-- BEGIN Data shown --

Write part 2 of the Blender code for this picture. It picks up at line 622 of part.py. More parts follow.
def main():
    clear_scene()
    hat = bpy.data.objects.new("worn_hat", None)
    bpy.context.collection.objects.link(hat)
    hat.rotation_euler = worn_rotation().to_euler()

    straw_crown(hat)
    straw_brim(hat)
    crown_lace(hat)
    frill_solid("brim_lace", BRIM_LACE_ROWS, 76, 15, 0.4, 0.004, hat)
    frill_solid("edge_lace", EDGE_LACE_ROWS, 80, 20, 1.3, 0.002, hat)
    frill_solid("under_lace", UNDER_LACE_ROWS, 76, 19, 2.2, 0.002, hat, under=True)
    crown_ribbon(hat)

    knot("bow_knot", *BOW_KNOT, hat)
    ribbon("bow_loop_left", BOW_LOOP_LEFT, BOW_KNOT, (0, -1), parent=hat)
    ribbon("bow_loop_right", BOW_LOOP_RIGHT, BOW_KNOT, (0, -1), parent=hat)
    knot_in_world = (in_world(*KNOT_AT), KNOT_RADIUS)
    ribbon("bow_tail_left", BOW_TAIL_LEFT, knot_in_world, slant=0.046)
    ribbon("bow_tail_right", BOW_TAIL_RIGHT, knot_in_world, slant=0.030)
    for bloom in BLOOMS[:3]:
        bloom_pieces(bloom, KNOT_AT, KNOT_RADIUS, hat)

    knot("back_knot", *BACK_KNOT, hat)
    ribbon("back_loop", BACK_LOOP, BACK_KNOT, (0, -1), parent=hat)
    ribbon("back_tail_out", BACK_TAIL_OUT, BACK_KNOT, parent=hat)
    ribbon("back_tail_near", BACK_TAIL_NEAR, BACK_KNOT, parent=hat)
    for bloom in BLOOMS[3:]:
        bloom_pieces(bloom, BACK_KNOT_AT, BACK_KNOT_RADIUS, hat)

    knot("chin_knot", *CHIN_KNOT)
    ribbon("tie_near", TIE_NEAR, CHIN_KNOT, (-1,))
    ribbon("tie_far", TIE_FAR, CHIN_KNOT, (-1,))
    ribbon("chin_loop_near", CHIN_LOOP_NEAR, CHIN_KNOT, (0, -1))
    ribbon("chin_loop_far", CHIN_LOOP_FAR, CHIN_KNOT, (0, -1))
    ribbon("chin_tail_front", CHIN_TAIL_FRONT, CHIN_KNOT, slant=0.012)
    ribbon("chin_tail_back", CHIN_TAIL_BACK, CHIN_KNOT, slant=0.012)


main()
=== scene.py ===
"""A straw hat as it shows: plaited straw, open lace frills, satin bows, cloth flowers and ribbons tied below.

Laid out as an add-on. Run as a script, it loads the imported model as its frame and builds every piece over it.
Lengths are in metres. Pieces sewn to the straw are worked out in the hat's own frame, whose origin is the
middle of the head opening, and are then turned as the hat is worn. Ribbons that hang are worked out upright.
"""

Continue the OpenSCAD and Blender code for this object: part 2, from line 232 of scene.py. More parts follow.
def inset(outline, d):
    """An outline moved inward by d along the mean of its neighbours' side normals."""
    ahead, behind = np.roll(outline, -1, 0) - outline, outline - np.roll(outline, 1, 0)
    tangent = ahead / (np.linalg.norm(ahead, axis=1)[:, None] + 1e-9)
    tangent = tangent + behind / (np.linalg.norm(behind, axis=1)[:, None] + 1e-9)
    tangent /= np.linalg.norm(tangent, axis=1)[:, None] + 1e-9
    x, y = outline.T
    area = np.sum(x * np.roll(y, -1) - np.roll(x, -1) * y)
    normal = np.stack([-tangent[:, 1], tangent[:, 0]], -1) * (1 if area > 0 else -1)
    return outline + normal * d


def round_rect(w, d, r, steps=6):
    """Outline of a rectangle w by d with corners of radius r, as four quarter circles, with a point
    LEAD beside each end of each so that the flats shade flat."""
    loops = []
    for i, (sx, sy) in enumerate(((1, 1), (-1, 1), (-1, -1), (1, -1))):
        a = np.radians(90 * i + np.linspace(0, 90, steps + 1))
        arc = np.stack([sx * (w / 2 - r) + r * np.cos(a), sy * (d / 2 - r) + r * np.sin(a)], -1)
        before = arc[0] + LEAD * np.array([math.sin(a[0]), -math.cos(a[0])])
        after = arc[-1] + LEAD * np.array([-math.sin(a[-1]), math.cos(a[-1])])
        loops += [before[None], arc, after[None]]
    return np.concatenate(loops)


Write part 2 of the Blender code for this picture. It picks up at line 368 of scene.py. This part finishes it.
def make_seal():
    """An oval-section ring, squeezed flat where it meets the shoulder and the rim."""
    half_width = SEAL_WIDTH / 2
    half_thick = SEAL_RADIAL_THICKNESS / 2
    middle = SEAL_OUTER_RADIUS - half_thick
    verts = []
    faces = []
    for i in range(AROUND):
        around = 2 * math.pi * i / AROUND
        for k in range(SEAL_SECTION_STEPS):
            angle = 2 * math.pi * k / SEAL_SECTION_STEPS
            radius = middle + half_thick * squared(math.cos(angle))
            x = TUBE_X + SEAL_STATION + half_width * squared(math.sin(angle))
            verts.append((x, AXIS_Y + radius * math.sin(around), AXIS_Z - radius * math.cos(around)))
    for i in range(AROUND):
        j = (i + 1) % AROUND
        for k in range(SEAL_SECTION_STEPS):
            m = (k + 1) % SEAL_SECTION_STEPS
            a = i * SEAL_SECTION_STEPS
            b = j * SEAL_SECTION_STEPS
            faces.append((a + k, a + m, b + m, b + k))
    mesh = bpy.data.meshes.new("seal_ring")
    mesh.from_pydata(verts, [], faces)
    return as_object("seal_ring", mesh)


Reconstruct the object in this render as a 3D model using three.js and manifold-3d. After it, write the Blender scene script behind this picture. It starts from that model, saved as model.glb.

-- END Data shown --

> Your task
Starting with the line with "CHIN_LOOP_NEAR, CHIN_KNOT, (0, -1))" and ending with the line with "ribbons tied below.", extract every line exactly and nothing outside that span.

> Written answer
    ribbon("chin_loop_near", CHIN_LOOP_NEAR, CHIN_KNOT, (0, -1))
    ribbon("chin_loop_far", CHIN_LOOP_FAR, CHIN_KNOT, (0, -1))
    ribbon("chin_tail_front", CHIN_TAIL_FRONT, CHIN_KNOT, slant=0.012)
    ribbon("chin_tail_back", CHIN_TAIL_BACK, CHIN_KNOT, slant=0.012)


main()
=== scene.py ===
"""A straw hat as it shows: plaited straw, open lace frills, satin bows, cloth flowers and ribbons tied below.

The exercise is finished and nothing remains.